Referring to the Government’s Better Health push, Paris added: “It’s really infuriating because I’m having students where they’ve seen those adverts in magazines and TV saying ‘Fight child obesity, think about healthy eating’. We’ve got a push to eat out scheme at McDonald’s and I’m getting enquiries about the dance school but I’m having to turn them away. None of it makes sense.”

Bradford Telegraph and Argus:

For many of her dancers, performing is an escape and helps manage mental health and wellbeing.

Before breaking down into tears, eight-year-old Isabelle Quirke said: "I’m really sad that I cannot go to dance, I miss dance and all my friends and miss Paris and Miss Makayla. It’s a big place, we could all stay apart and make sure we wash our hands, all I want to do is dance.”

From the eyes of someone in Wales, the situation appears “odd”.

Claire Thomas, a mum of two of Paris’ dancers living in Holyhead, said: “It’s really odd. The children are all getting back into school. They can go to school and there will be small groups. Our classrooms are taking 30 children. I know if Paris is there they get smaller groups. It doesn’t make sense, like we can have 30 children in a classroom all close to each other.
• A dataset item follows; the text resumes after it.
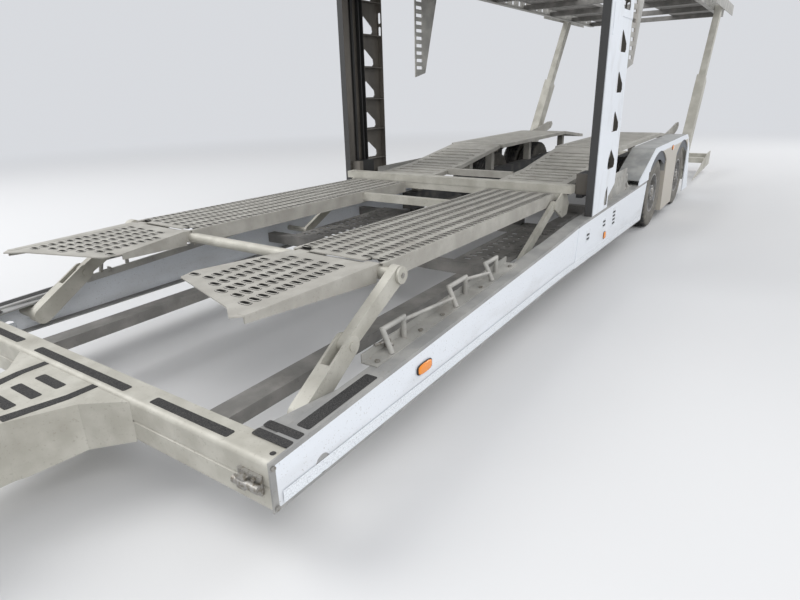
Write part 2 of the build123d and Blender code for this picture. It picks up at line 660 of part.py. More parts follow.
def mast_drive():
    """Gearbox, lifting screw and guide bar in the mast's slot, with the carriage and deck pin."""
    y_in, y_skin = HALF_WIDTH - MAST_DEPTH, FACE_Y - MAST_PLATE
    slot_x = MAST_FRONT_X - MAST_STRIP
    y_mid = (y_in + y_skin) / 2
    gearbox = block((MAST_FRONT_X - GEARBOX_LENGTH[0], MAST_FRONT_X - GEARBOX_LENGTH[1]),
                    (y_in - GEARBOX_DEPTH, y_in), GEARBOX_Z)
    half_height = (MAST_TOP - GEARBOX_Z[0]) / 2
    screw = Pos(MAST_FRONT_X - SCREW_BEHIND, y_mid, GEARBOX_Z[0] + half_height) * Cylinder(SCREW_R, 2 * half_height)
    guide = block((MAST_FRONT_X - GUIDE_BEHIND, MAST_FRONT_X - GUIDE_BEHIND - SCREW_R),
                  (y_mid - SCREW_R, y_mid + SCREW_R), (0, MAST_TOP))
    bottom = block((slot_x, slot_x - MAST_SLOT), (y_in, y_skin), (GEARBOX_Z[0], GEARBOX_Z[0] + MAST_PLATE))
    carriage = block((slot_x - SWING_GAP, slot_x - MAST_SLOT + SWING_GAP), (y_in - CARRIAGE_PROUD, y_skin),
                     (DECK_PIVOT_Z - CARRIAGE_HALF, DECK_PIVOT_Z + CARRIAGE_HALF))
    pin = cross_rod(DECK_PIVOT_X, DECK_PIVOT_Z, DECK_PIVOT_R, DECK_BEAM_OUTER_Y - DECK_BEAM_WIDTH + 20, y_in)
    return gearbox + [screw, guide, bottom, carriage, pin]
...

It’s really confusing.”

Her 11-year-old and nine-year-old daughters have been back at dancing for four weeks.

Claire’s eldest daughter, Ellise Chiocchi, said: “It’s been really, really good. I’ve really enjoyed being back at dance. It’s nice to see everyone and Paris and I’m really enjoying being back. It was quite difficult to not be at the centre because it was hard to do it online. I think I was really missing everyone and being at dance.”